Technological advancements, varietal development, consumer product knowledge - these are just a few of the changes seen in the last 25 years at Delta, B.C.-based Windset Farms. John Newell, chief operating officer, reflects as the grower celebrates 25 years of operating in the controlled environment agriculture (CEA) space.
Harvesting Windset's Concerto Grape Tomatoes.
“Twenty five years ago, technologies were very minimal. Some of our growers even remember hand-pollinating the plants,” says Newell. However, through the years, technologies have advanced in many areas of the operation, from growing to packing and more. “We pride ourselves on having the newest technologies and are always exploring the latest advancements. Our growers are also always researching and trialing new varieties to find better tasting fruits,” he says.
In turn, that has helped with Windset’s varietal developments in its offerings, most of which have been in the past decade particularly. “When we first started growing tomatoes, there weren’t nearly as many tomato varieties available in the market. Today, you can find all sorts of sizes, colors, and flavors,” says Newell. He notes that Windset is constantly testing new varieties and that its Symphony Tomato Medley pack has seen the most changes over the years and continues to improve.
Watching the trends
One of the more recent trends in its offerings are snacking items, which for Windset include Symphony Tomato Medley, Cameo Cherry Tomatoes on the Vine, and Fresco Baby Cucumbers. Last year, the company also introduced Heirloom Tomatoes. “These ugly, beautiful tomatoes are a huge hit with our customers and we expect demand to keep increasing as more and more chefs and social media influencers are incorporating them into recipes,” says Newell.
Left: John Newell; right: Cameo Cherry Tomatoes on the Vine, which are part of Windset's snacking offerings.
Windset has also focused on offering unique items such as Crescendo Sweet Long Peppers and Gusto Shishito Peppers. “These have been particularly popular during the pandemic as people get more creative in their kitchens,” says Newell. That creativity is expected to carry through to the holidays this year - snack boards, for instance, are predicted to continue to be popular, and for Windset, that means focusing on moving key items for boards such as its Fresco Baby Cucumbers and Dolce Sweet Mini Peppers. “Consumers are really enjoying cooking at home these days, and we’ve seen a demand increase for tomatoes on the vine (TOVs) and beefsteak tomatoes because of it, especially during the winter season, for hearty soups and stews.”
In fact, the knowledge that consumers have around their food is another significant development Windset has seen in the industry. “Customers are more educated on growing practices and sustainability initiatives. With so much information out there, it’s important that everything we do leaves the lowest impact on our environment,” Newell commented. “Sustainability has always been extremely important to us, but now, more than ever, we have to make sure we are educating our customers on what we are doing to address their concerns.”
The importance of sustainability
Environmental sustainability is also one of the most important factors Newell sees for the future of growing. “Both in British Columbia and California, we have seen effects of climate change, including massive forest fires, extreme heat, and rainstorms. At Windset Farms, we do everything we can to reduce our carbon footprint and will continue to operate in the most sustainable way possible.”

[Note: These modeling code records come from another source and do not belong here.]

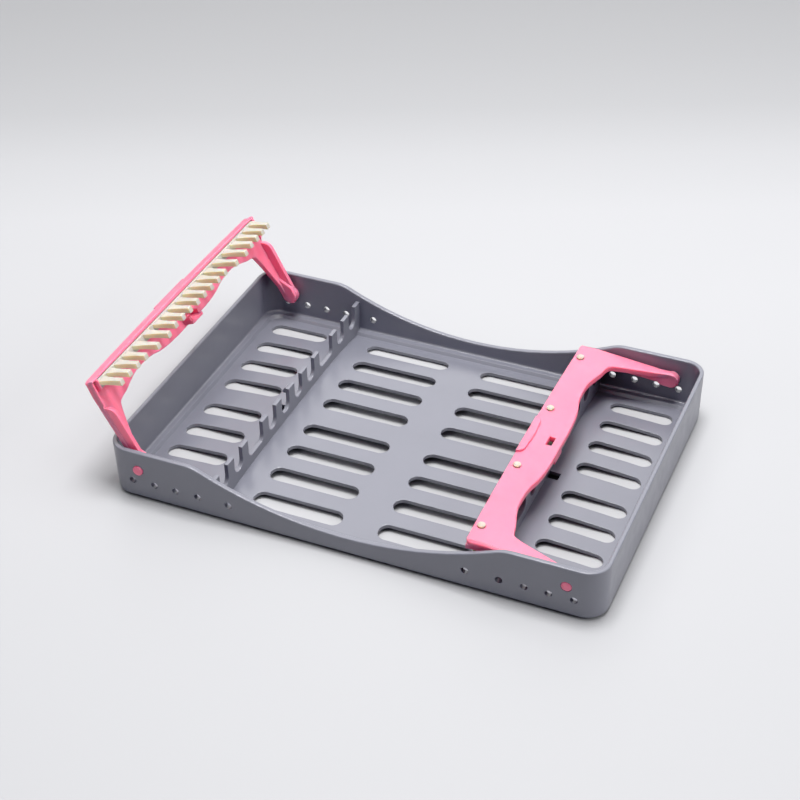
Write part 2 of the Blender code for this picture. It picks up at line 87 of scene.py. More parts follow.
# The floor is a panel that rises inside a level band and laps the ledge.
FLOOR_THICK = 1.65
FLOOR_CROWN, CROWN_POWER = 3.0, 4
FLOOR_LAP = 1.3
FLOOR_HALF_X = HALF_X - END_WALL - LEDGE_WIDTH + FLOOR_LAP
FLOOR_HALF_Y = HALF_Y - SIDE_DRAFT - SIDE_WALL - LEDGE_WIDTH + FLOOR_LAP
FLOOR_RADIUS = 6.5
FLAT_BAND = 3.7
SLOT_RADIUS = 3.8
OUTER_SLOT = (66.4, 93.1)
INNER_SLOT = (7.7, 46.0)
SLOT_ROWS = (9.6, 24.9, 40.2, 55.3)

# Where the walls are sampled: places along half a long side, closest together round the shoulders,
# and the number of steps from an end wall's middle to its corner and round a corner.
WALL_PLACES = (0, 6, 12, 18, 24, 30, 36, 42, 48, 54, 58, 60.4, 61.6, 62.8, 64, 65.2, 66.4, 67.6, 72, 78, 85)
END_STEPS, CORNER_STEPS = 5, 12

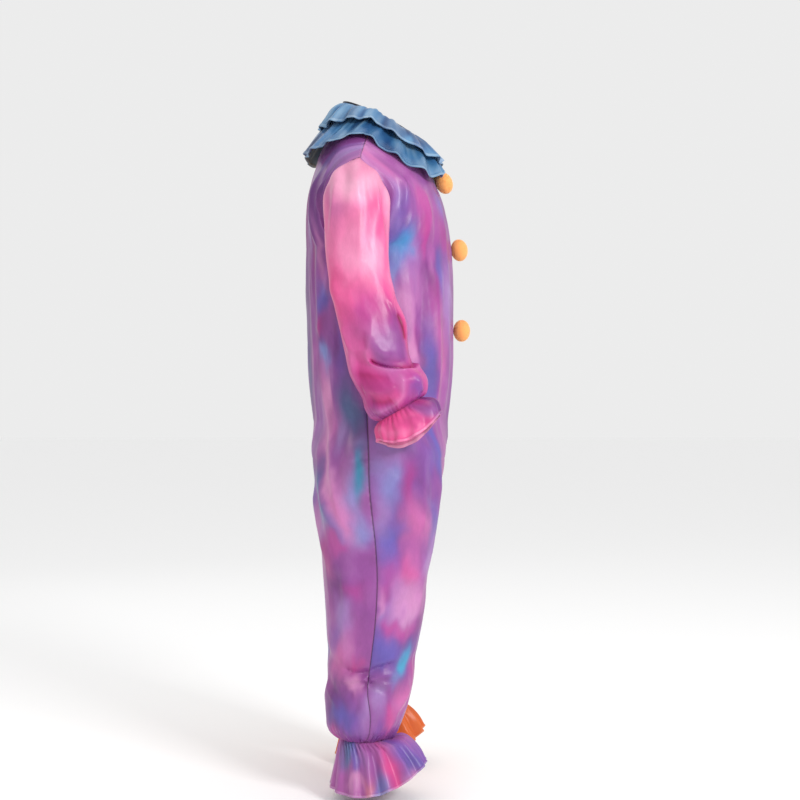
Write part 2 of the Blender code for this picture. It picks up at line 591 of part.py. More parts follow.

Along with locations in British Columbia and California, Windset also has partner growers in Mexico. November is traditionally a transition month and product is finishing up in Canada. “Looking ahead, our production in California is looking great and Mexican production is increasing steadily. Holiday demand will start to pick up, and between our California and Mexico operations, we are ready to take on the supply increase.”
Windset lowers its electrical footprint and dependency on local power grids with solar panel systems. It also uses CO2 by collecting 100 percent of the CO2 generated from boilers and feeds it to its plants to increase photosynthesis.
Meanwhile, demand for greenhouse-grown vegetables is shifting back to pre-pandemic levels from a customer mix perspective. “This time last year restaurants were still struggling and people were not 100 percent comfortable with dining out. Most of the supply was going to grocery stores. This year we are starting to see those restaurant and foodservice customers come back,” Newell says.
As Windset looks towards its future to meet that shift in demand, Newell says it is going to celebrate this milestone by showing its appreciation for its team members. “Whether they’ve been with the company since its inception 25 years ago or have just joined our team, we value every employee’s input and dedication to deliver fresh produce to the world."